When I peeped the line up early this Spring, I was a little bummed to find the festival spanned for a mere three days as opposed to it's previous staple Friday through Memorial Monday weekend blow out. In years past, I made sure to deliberately avoid the Bumbershoot hype and mayhem either through a relaxing stay at home with an exciting jam-packed action movie rental where the fate of the planet rests on the shoulders of scientologists or at work performing the menial task of bullshitting with Belltown yups. I managed to sneak in last year for Q-Tip, Phife, and Ali Shaheed Muhammad's return to their legendary NYC trio A Tribe Called Quest.

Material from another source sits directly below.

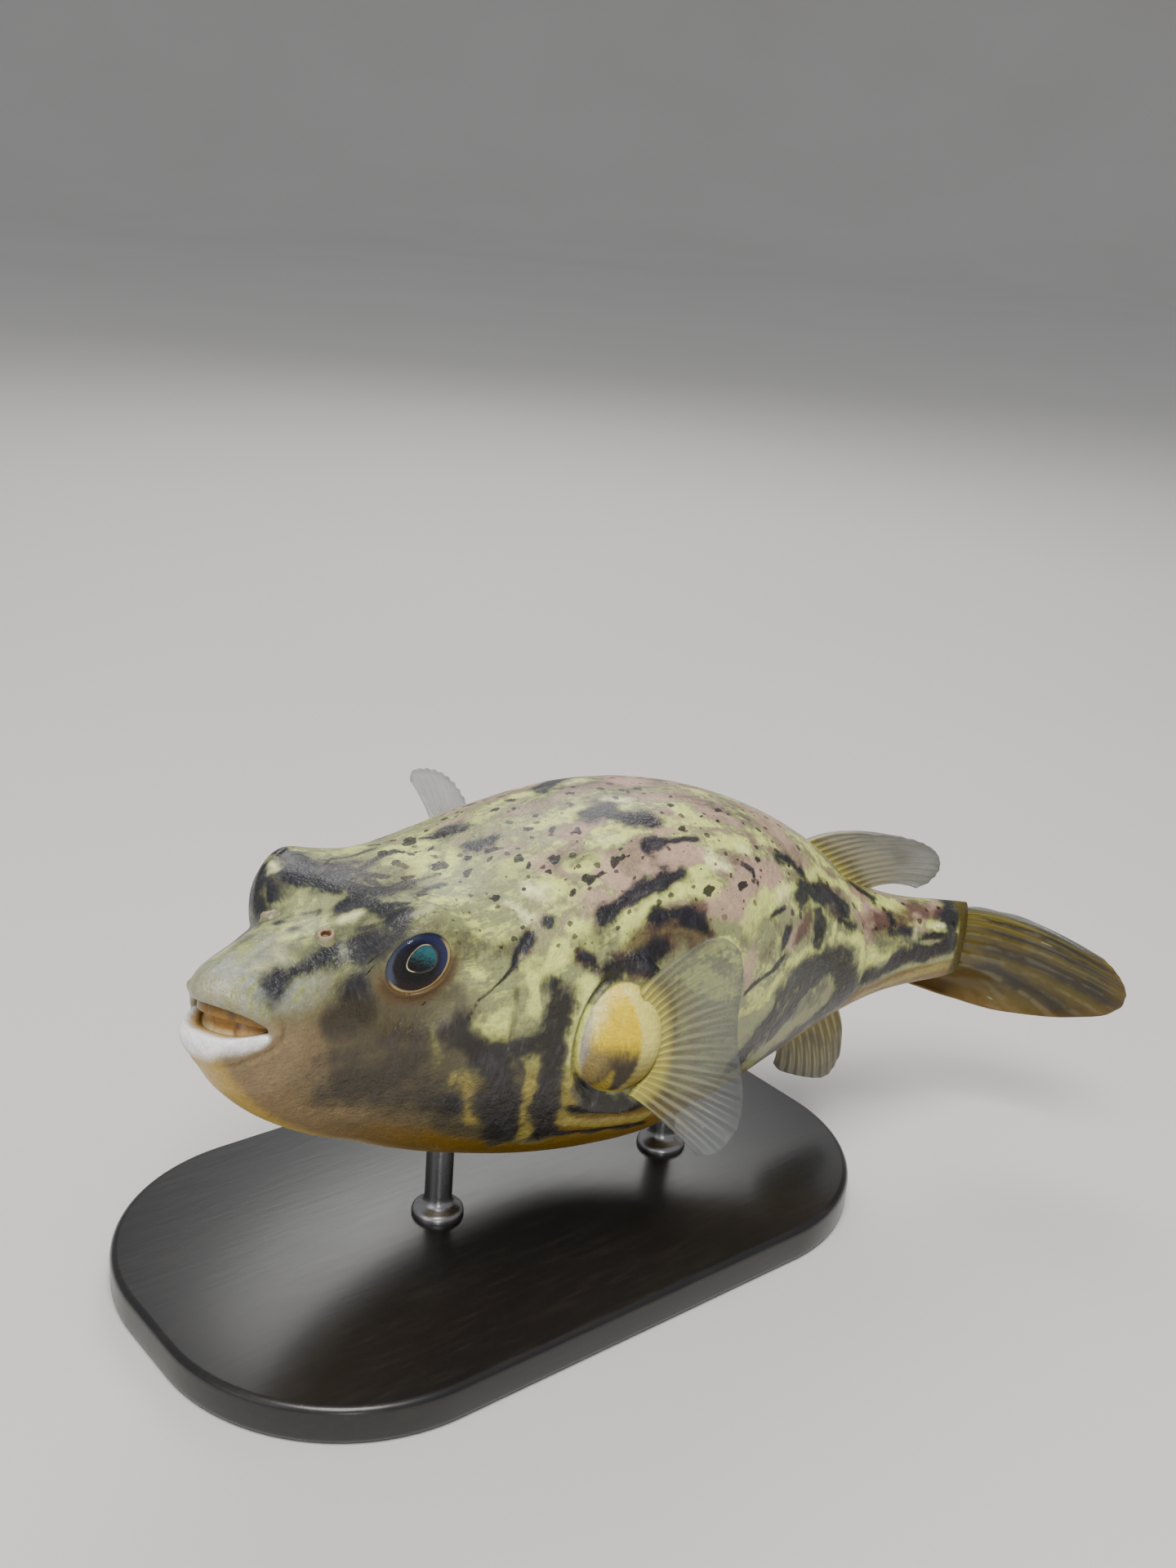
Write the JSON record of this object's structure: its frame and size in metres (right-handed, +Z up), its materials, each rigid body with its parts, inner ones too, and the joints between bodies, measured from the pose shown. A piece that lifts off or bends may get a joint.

Their call and response flow had me reeling with exuberance for days. The year before that, one of my all time favorite West Coast hip-hop crew's, The Pharcyde, reunited for a B-shoot extravaganza. I was dead broke that summer with two jobs up my ass. It was the show that got away.

2007 brought together the reunion of another infamous NYC crew, hailing from the slums of Staten Shaolin with the poison swords- minus the liquid presence of GZA and Mr. Iron Man Ghostface Killah- of the Wu Tang Clan. This alone convinced me that Bumbershoot 2007 was worth my while. Factor in a free three-day pass from a wealthy aunt and a chance to ditch Olympia for a couple days and we've got historical significance brewing here.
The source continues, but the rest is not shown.